The biggest roadblock here is getting diverted into circular conversations, going down dead-ends and driving too deep into the detail. The decision maker and facilitator are key to making sure the team overcome any paralysis by analysis. A few suggestions:

  • Let the decider talk through the customer journey from start to finish as she sees it, before putting pen to whiteboard
  • Do a ‘speed draft’ of the storyboard, 5–10 minutes roughly sketching the journey, leaving gaps wherever there is debate
  • Spend the chunk of the time refining to a point where it’s clear what needs to get built. Don’t worry about finessing the detail, you can leave that for the makers (usually UX/Design or Development) on prototyping day.

“The structure and focus this process provided was key. It can take days to get to the same level of agreement that we were able to meet in minutes.”
Ian Curtis, Product Manager

7. Celebrate!

It’s not in the book, however, I would highly recommend arranging a demo to the wider business on Thursday after prototyping (don’t forget the Pizza!). This serves a number of needs.

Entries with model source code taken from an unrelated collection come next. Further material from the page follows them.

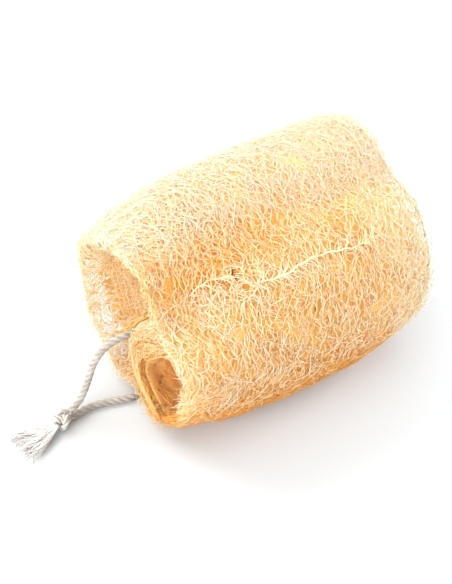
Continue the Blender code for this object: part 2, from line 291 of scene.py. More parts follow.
def fibre_material(name, colours, glow, through, shine=FIBRE_SHINE):
    """Dried plant fibre: each strand's own tone with its painted light and shade, from the "tone" attribute,
    with blotches and fine bumps.

    glow is the colour of the light that comes through a strand, and through the share of light that does.
    """
    made, tree, shader = new_material(name, FIBRE_ROUGHNESS, shine=shine)
    tone = tree.nodes.new("ShaderNodeAttribute")
    tone.attribute_name = "tone"
    blotches = tree.nodes.new("ShaderNodeMath")
    blotches.operation = "MULTIPLY_ADD"
    blotches.inputs[1].default_value = BLOTCH_SPREAD
    blotches.inputs[2].default_value = -BLOTCH_SPREAD / 2
    tree.links.new(noise_node(tree, 160.0), blotches.inputs[0])
    total = tree.nodes.new("ShaderNodeMath")
    total.operation = "ADD"
    tree.links.new(tone.outputs["Fac"], total.inputs[0])
    tree.links.new(blotches.outputs["Value"], total.inputs[1])
    tree.links.new(ramp_node(tree, total.outputs["Value"], colours), shader.inputs["Base Color"])
    add_bump(tree, shader, noise_node(tree, 2600.0, 1.0), 0.2)
    passing = tree.nodes.new("ShaderNodeBsdfTranslucent")
    passing.inputs["Color"].default_value = (*glow, 1.0)
    both = tree.nodes.new("ShaderNodeMixShader")
    both.inputs["Fac"].default_value = through
    tree.links.new(shader.outputs["BSDF"], both.inputs[1])
    tree.links.new(passing.outputs["BSDF"], both.inputs[2])
    tree.links.new(both.outputs["Shader"], tree.nodes["Material Output"].inputs["Surface"])
    return made


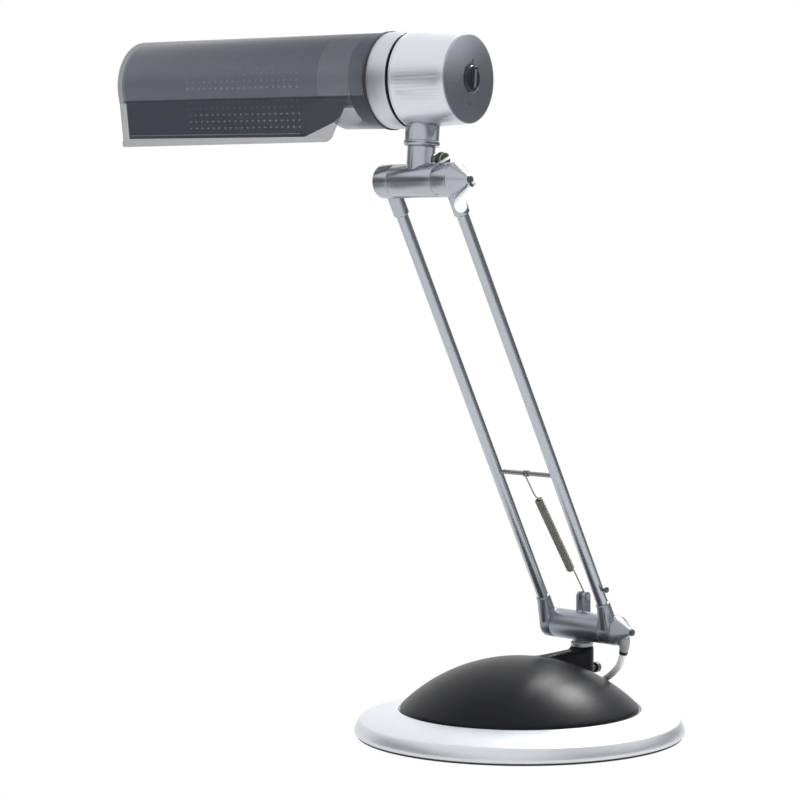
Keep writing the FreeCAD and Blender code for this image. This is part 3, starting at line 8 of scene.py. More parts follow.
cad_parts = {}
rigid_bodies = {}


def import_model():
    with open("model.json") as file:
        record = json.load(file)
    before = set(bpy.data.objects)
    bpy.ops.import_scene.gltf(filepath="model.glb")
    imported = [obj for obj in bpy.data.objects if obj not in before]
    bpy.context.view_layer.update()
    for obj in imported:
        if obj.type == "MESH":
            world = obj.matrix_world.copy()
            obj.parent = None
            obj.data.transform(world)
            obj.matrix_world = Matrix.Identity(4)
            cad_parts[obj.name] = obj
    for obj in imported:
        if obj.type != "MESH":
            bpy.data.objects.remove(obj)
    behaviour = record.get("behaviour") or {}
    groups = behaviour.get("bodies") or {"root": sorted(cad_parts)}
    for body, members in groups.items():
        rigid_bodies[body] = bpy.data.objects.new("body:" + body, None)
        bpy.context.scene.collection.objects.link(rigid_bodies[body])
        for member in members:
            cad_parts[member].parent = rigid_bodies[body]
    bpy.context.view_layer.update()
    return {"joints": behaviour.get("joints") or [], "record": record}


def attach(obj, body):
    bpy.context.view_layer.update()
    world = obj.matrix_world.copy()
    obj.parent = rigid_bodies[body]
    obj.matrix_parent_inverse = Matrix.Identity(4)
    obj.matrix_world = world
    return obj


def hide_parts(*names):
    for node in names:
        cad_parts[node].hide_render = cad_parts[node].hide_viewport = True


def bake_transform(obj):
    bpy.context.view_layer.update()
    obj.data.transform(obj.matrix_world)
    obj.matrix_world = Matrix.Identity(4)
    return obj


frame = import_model()

MM = 0.001
MICRON = 0.000001
ACROSS = Vector((1, 0, 0))
JOINTS = {joint["name"]: joint for joint in frame["joints"]}
RECORD = frame["record"]
BODY_OF = {node: body for body, nodes in RECORD["behaviour"]["bodies"].items() for node in nodes}


def joint_place(name):
    return Vector(JOINTS[name]["pos_m"])


def joint_axis(name):
    return Vector(JOINTS[name]["axis"]).normalized()


def upright_frame(origin, x_axis, z_axis):
    """A matrix with its origin at a place, its X near one direction and its Z along another."""
    side = z_axis.cross(x_axis).normalized()
    along = side.cross(z_axis)
    turn = Matrix((along, side, z_axis)).transposed().to_4x4()
    return Matrix.Translation(origin) @ turn


# Frames of the lamp's own pieces: the lower joint, the arms, the neck and the head
PIVOT = joint_place("arm_tilt")
UPPER = joint_place("head_tilt")
ARM_WAY = (UPPER - PIVOT).normalized()
STEM_WAY = joint_axis("head_swivel")
WORLD = Matrix.Identity(4)
BASE = WORLD
LOWER_JOINT = Matrix.Translation(PIVOT)
ARM = upright_frame(PIVOT, ACROSS, ARM_WAY)
NECK = upright_frame(UPPER, ACROSS, STEM_WAY)
HEAD = upright_frame(joint_place("shade_turn"), joint_axis("shade_turn"), STEM_WAY)

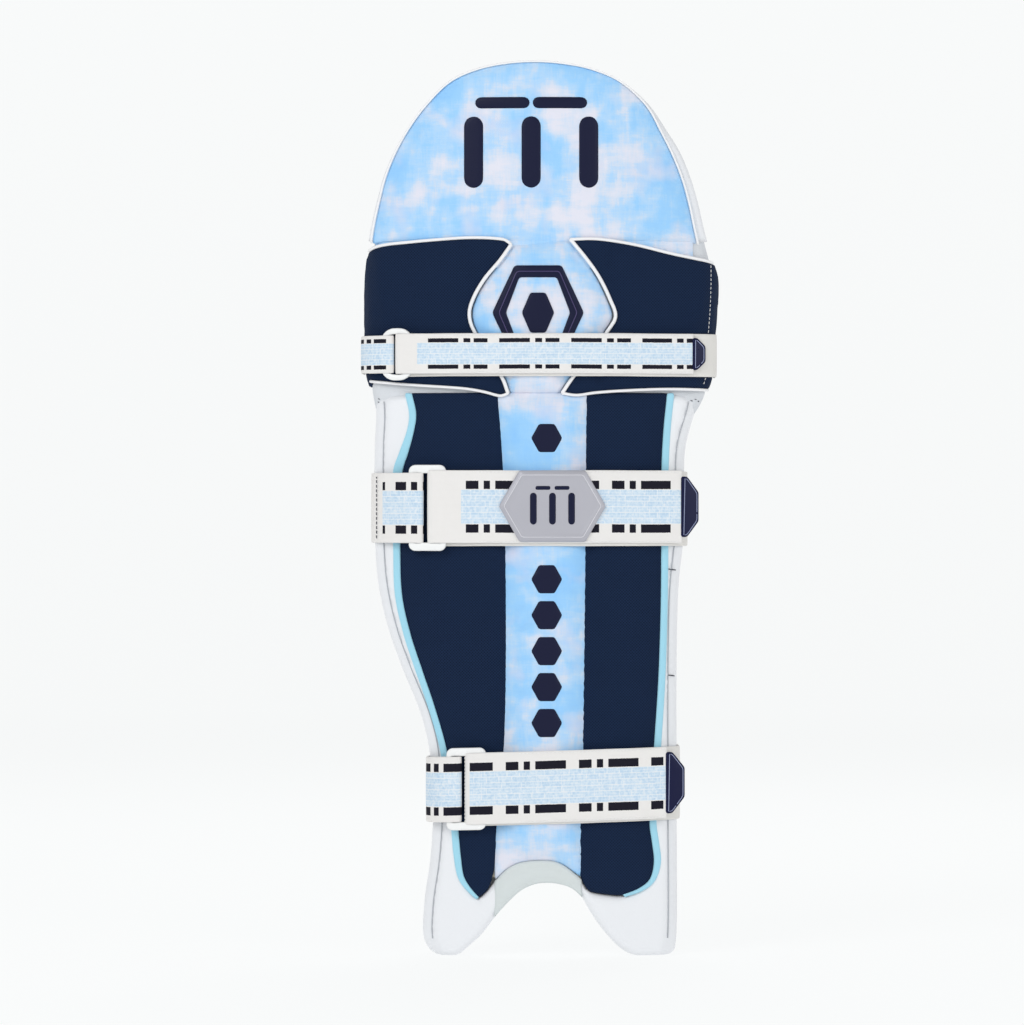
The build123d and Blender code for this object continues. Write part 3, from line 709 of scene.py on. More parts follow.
def strap_print(name, strap, start, plain_until=-1e4):
    """Woven strap face: white ground, dark dashes along both edges and a pale blue brick field.

    The pattern starts at start along the strap, and the strap is plain before plain_until."""
    look = Look(name)
    u, v = look.sheet()
    field, period = strap["field"], strap["period"]
    thread = look.weave(u, v, 0.8)
    ground = look.tinted(rgb(235, 233, 231), (thread, 0.3, rgb(208, 208, 208)),
                         (look.noise(90, 4, 0.6), 0.2, rgb(214, 210, 208)))
    place = look.node("ShaderNodeCombineXYZ", {0: u, 1: v}).outputs[0]

    def bricks(width, row, gap, offset):
        values = {"Vector": place, "Scale": 1.0, "Brick Width": width, "Row Height": row, "Mortar Size": gap,
                  "Mortar Smooth": 0.6, "Color1": (0, 0, 0, 1), "Color2": (0.35, 0.35, 0.35, 1),
                  "Mortar": (1, 1, 1, 1)}
        return look.node("ShaderNodeTexBrick", values, offset=offset, squash=1.6,
                         squash_frequency=3).outputs["Color"]

    row = 2 * field / round(2 * field / 4.3)  # whole rows of about 4.3 mm
    pattern = look.mix(0.4, bricks(row * 2.2, row, row * 0.1, 0.37),
                       bricks(row * 0.9, row / 2, row * 0.08, 0.61))
    speckle = look.ramp(look.noise(420, 3, 0.65), [(0.36, (0, 0, 0)), (0.64, (1, 1, 1))])
    stops = [(0.1, rgb(180, 207, 230)), (0.45, rgb(206, 223, 237)), (0.8, rgb(228, 233, 239))]
    weave = look.ramp(look.mix(0.42, pattern, speckle), stops)
    distance = look.math("ABSOLUTE", v)
    shown = look.math("GREATER_THAN", u, plain_until)
    in_field = look.times(look.math("LESS_THAN", distance, field), shown)
    colour = look.mix(look.times(in_field, 0.92), ground, weave)
    along = look.math("MODULO", look.plus(u, 10000 * period - start), period)
    on = 0.0
    for low, high in strap["dashes"]:
        on = look.math("MAXIMUM", look.between(along, low, high), on)
    ragged = look.noise(1200, 2, 0.6)
    uneven = look.plus(strap["dash_height"] / 2 - 0.35, look.times(ragged, 0.7))
    in_row = look.math("LESS_THAN", look.math("ABSOLUTE", look.minus(distance, strap["dash_row"])), uneven)
    dash = look.times(look.times(on, in_row), shown)
    ink = look.tinted(rgb(20, 19, 30), (ragged, 0.35, rgb(58, 58, 70)))
    look.finish(look.mix(dash, colour, ink), 0.78, 0.06, 0.02)
    height = look.plus(look.times(look.wave(v, 0.9), 0.4), look.times(thread, 0.6))
    return look.bump(look.minus(height, look.times(dash, 0.35)), 0.5, 0.00035)


MESH = mesh_fabric()
CANVAS = tie_dye()
WHITE = leather("white_leather", rgb(228, 230, 234))
PIPING = leather("white_piping", rgb(236, 236, 238), 0.06, 0.4)
NAVY_PRINT = leather("navy_print", rgb(20, 24, 52), 0.2, 0.36, 1500, 0.14)
TRIM = woven("blue_trim", rgb(168, 218, 236), rgb(130, 192, 216), 0.9, 0.35, 0.55)
GREY = woven("grey_binding", rgb(214, 220, 220), rgb(186, 196, 198), 1.0, 0.4, 0.7)
LINING_CLOTH = woven("lining_fabric", rgb(222, 224, 229), rgb(199, 203, 211), 1.2, 0.4, 0.85)
GUSSET = woven("white_gusset", rgb(224, 227, 231), rgb(180, 186, 194), 1.4, 0.7, 0.8)
FOAM = leather("foam", rgb(228, 222, 204), 0.2, 0.8, 1200)
CANE = leather("cane", rgb(206, 178, 128), 0.5, 0.5, 300)
WEBBING = woven("webbing", rgb(233, 231, 227), rgb(205, 203, 200), 0.8, 0.55, 0.8)
HOOK = woven("hook_tape", rgb(226, 224, 218), rgb(176, 174, 168), 0.9, 1.0, 0.7)
LOOP = plastic("loop_plastic", rgb(235, 236, 236), 0.28)
TIP = plastic("tip_plastic", rgb(8, 14, 54), 0.3, 0.15, 0.16)
# pale colour for the ridge along the dark tip: painted highlight on a raised ridge
TIP_EDGE_HIGHLIGHT = plastic("tip_edge_highlight", rgb(150, 158, 190), 0.3, 0.1, 0.2)
SILVER = silver()
# lighter silver for the line on the badge rim's crest: painted highlight
SILVER_EDGE_HIGHLIGHT = plastic("silver_edge_highlight", rgb(214, 214, 220), 0.3, 0.1, 0.5)
RIDGE = leather("print_ridge", rgb(74, 66, 110), 0.1, 0.35)
THREAD = leather("white_thread", rgb(238, 238, 238), 0.1, 0.6)
DARK_THREAD = leather("dark_thread", rgb(62, 64, 76), 0.2, 0.6)
# grey for the lines that paint the shadow in the wing seams
SEAM = leather("seam_shadow", rgb(176, 180, 186), 0.2, 0.7)


def dress(obj, mat, body, slot, *nodes):
    """Gives a piece its material and its body, and hides the CAD nodes that it stands for. slot is not used.
    """
    obj.data.materials.clear()
    obj.data.materials.append(mat)
    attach(obj, body)
    if nodes:
        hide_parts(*nodes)
    return obj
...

  • Firstly, you’ll get wider input from across the business, from our experience this has been extremely positive (especially considering what you will accomplish in 4 days)
  • Secondly, it raises the stakes even higher, focusing the team to get it done.
  • Thirdly, it allows the Sprint team a celebration of the hard work that’s been accomplished. Don’t underestimate the power of this celebration. It sets everyone up to come together for the demos on Testing day!

The Big Take-away

One of the positive side-effects of running these Design Sprints is the energy it creates around the business. I’ve personally had a number of people who haven’t been involved in the design sprint process ask if they can implement similar processes and ideas in their area.

Of course, it can be tempting to think of a design sprint as a silver bullet, especially if you see positive results. In reality it’s just a great framework to get some valuable learning in a very short amount of time.

Overall the benefits have been clear — extensive cross team collaboration, quick decision making, and rapid learning about your best bet solution.